>> begin

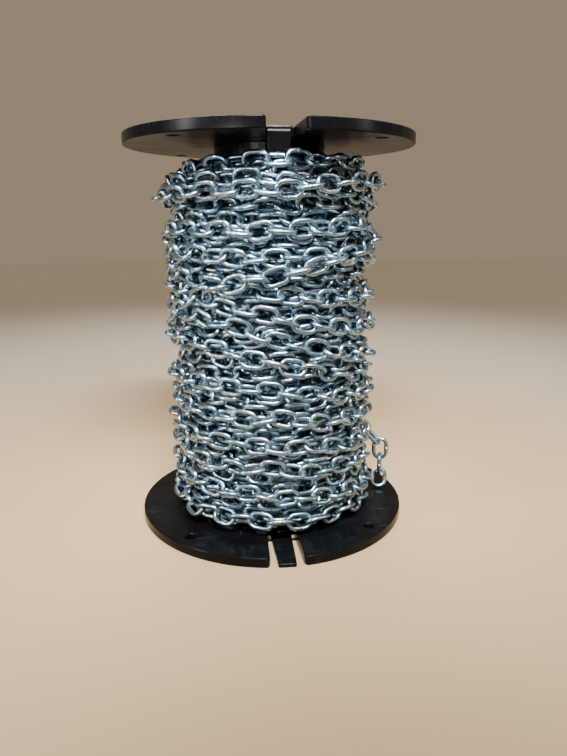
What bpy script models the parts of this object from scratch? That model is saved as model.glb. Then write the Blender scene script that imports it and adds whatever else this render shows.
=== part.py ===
"""Welded steel chain wound on a plastic reel, standing on its lower flange.

Metres, +Z up. The origin is the centre of the lower flange's underside, and the slots in
the flanges face -Y. The reel is two moulded flanges with a tube between them. The chain is
wound in layers on the tube, and a few links of its outer end hang loose beside the winding.
"""
import math

import bmesh
import bpy
from mathutils import Matrix, Vector

# Reel: two moulded flanges and a tube
REEL_HEIGHT = 0.272
FLANGE_RADIUS = 0.099
FLANGE_THICKNESS = 0.007
RIM_ROUND = 0.0012
ARBOR_RADIUS = 0.019
TUBE_RADIUS = 0.038
TUBE_WALL = 0.003
HOLE_RADIUS = 0.004
HOLE_INSET = 0.011
HOLE_COUNT = 4

# Slot in each flange, and the moulded tongue that lies or hangs in it
SLOT_DEPTH = 0.043
SLOT_WIDTH_ROOT = 0.0195
SLOT_WIDTH_MOUTH = 0.0225
MOUTH_ROUND = 0.004
TONGUE_THICKNESS = 0.003
TONGUE_WIDTH_ROOT = 0.015
TONGUE_WIDTH_TIP = 0.012
TONGUE_BEND_RADIUS = 0.0015

# Chain: welded straight links of round wire
WIRE = 0.00305
LINK_LENGTH = 0.0196
LINK_WIDTH = 0.0131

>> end

### Task directions
Copy out only the lines running from the beginning of the data to the line with "HOLE_COUNT = 4", both ends included.

### Result of the exercise
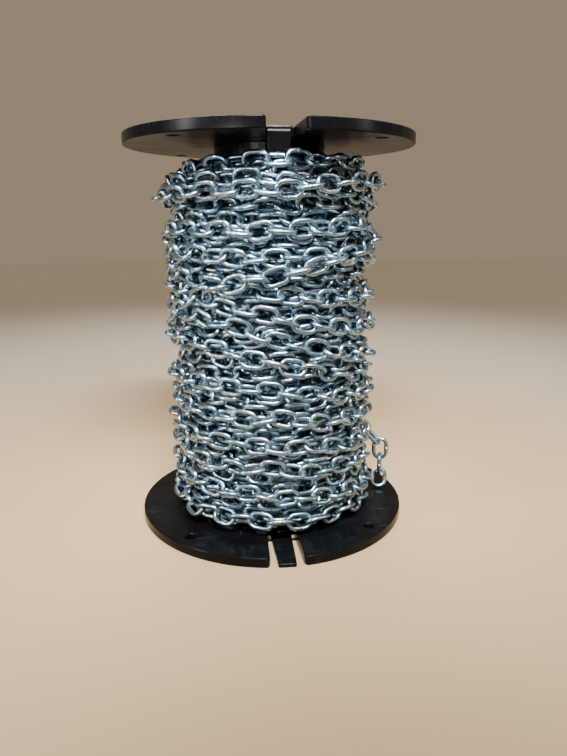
What bpy script models the parts of this object from scratch? That model is saved as model.glb. Then write the Blender scene script that imports it and adds whatever else this render shows.
=== part.py ===
"""Welded steel chain wound on a plastic reel, standing on its lower flange.

Metres, +Z up. The origin is the centre of the lower flange's underside, and the slots in
the flanges face -Y. The reel is two moulded flanges with a tube between them. The chain is
wound in layers on the tube, and a few links of its outer end hang loose beside the winding.
"""
import math

import bmesh
import bpy
from mathutils import Matrix, Vector

# Reel: two moulded flanges and a tube
REEL_HEIGHT = 0.272
FLANGE_RADIUS = 0.099
FLANGE_THICKNESS = 0.007
RIM_ROUND = 0.0012
ARBOR_RADIUS = 0.019
TUBE_RADIUS = 0.038
TUBE_WALL = 0.003
HOLE_RADIUS = 0.004
HOLE_INSET = 0.011
HOLE_COUNT = 4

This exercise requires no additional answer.